Below these categories is ‘no intensity’ which accounts for most people currently.

What happens is people usually transfer from ‘no intensity’ up into ‘low intensity’ when they first go riding on the paths or local streets. Once they become more confident they go to the next level, perhaps riding to work or for sport.

Bicycle Networks aim is to get people from ‘no intensity’ to ‘low intensity’. This is where the biggest health benefits can be achieved. If you can shift people from ‘no riding intensity’ to some riding intensity which means you’ve achieved 50% of the potential health benefit from physical activity. If we manage to get them to a fairly high intensity, you can achieve another 47% improvement.

What is the biggest barrier to riding?

The major reason people don’t ride is because they are afraid of dying, so they don’t do it. 60% of the population have a bike, 60% of the population say they’d like to do more riding and 60% of the population say “I just don’t want to die.” This is simply what it comes down to.

You have to make it possible for people to ride from the origin to destination, and that’s got three things, the origin, the destination, and the riding. If you can get those three things right, you’re done.

What should we consider when planning growth area communities?

The number one thing to making bike riding possible is creating those connections in the first place. We have developed a tool, the Planning Checklist for Cycling, which maps riding criteria against the Victorian Planning Provisions. The concept was to make a tool for anyone to use, people can assess their own planning process across three levels; the whole community, the neighbourhood level and then the streets and parks.

How can path and street design encourage riding?

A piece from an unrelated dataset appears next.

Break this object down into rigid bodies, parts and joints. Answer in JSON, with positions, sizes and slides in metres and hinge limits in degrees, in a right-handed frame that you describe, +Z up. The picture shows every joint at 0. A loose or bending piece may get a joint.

Our local streets must look like a place that has plenty of walking and cycling, like a caravan park or retirement village. Cars should give way to pedestrians as they are the guest in places where people live; there’s not even a need for a footpath.
Where the speed of vehicles goes above 30kmh you have to start separating. At 40kmh you need a bike lane using visual and tactile methods. Once you get above this speed physical separation is required, one of the best ways is vertical separation – the path goes at the footpath level not on the road level.

We have a few examples around Melbourne city now. There are two different ways of doing it, the Dutch model having one way on each side and the French model having two ways on one side. We prefer one way on each side because it’s easier to deal with cross streets.

Shared paths can work but only at lower volumes and slower speeds. You can’t rely on shared paths for commuter cyclists because then you’re stopping people from walking, which is wrong. Shared paths are good, but once you get more than 100 bikes per hour then you have to separate the bike riders from the walkers.

Who does create the best riding places, with a focus outside of cities?

The Dutch are probably the ultimate; they do it completely separated because they’re have such a great volume of bike riders. In the end if you’re really planning for success you want a separate space for bike riders and pedestrians, and most of that space will probably come from where you currently put the on-street parked cars.

Do you know of any good local examples?

Mernda is a great example where they put the shared path between the two railway stations and ‘Parkiteer’ bike cages. The cages were fully registered the day they opened. If we want people to use their bikes then we must connect in with public transport. Particularly in outer areas where most people work somewhere else.

How can you shift or set good transport behaviours in growth areas?

It’s about putting things in first. The local shops have to be there, some green spaces, place that let people walk and ride to that park and community centre giving you a base to build up from. It’s about deciding what the most important factors will be for developing the lifestyle and behaviour you want early on.

We work with school communities through Ride2School programs, but the best thing you can do is make it part of the curriculum or part of the building program. That means it’s not just about the buildings and facilities, it’s about the riding program that goes with it. Schools are facilities around education programing; Ride2School is a community learning program.

After the Planning Checklist we want to have a green travel plan or induction plan for all sorts of things; community centres, schools. We want people to make decisions about riding right from the start and we need a plan for doing it. We can’t just wait and let it happen.

Do change and storage facilities increasing participation rates?

We know it helps, but of the three things, the weather, the connections and end of trip facilities, end of trip facilities is the least important. The pathway to the destination is the most important thing you can provide.

If you could change one thing about the way we currently create communities what would it be?

You must have an understanding of riding embedded right at the start, at the concept stage, there’s no point at the end. I know places that have got lovely bike paths that look great but there’s no one on them because it doesn’t connect anywhere. Having unconnected paths is like putting a pipe out in the middle of a paddock and wondering why it’s not carrying water.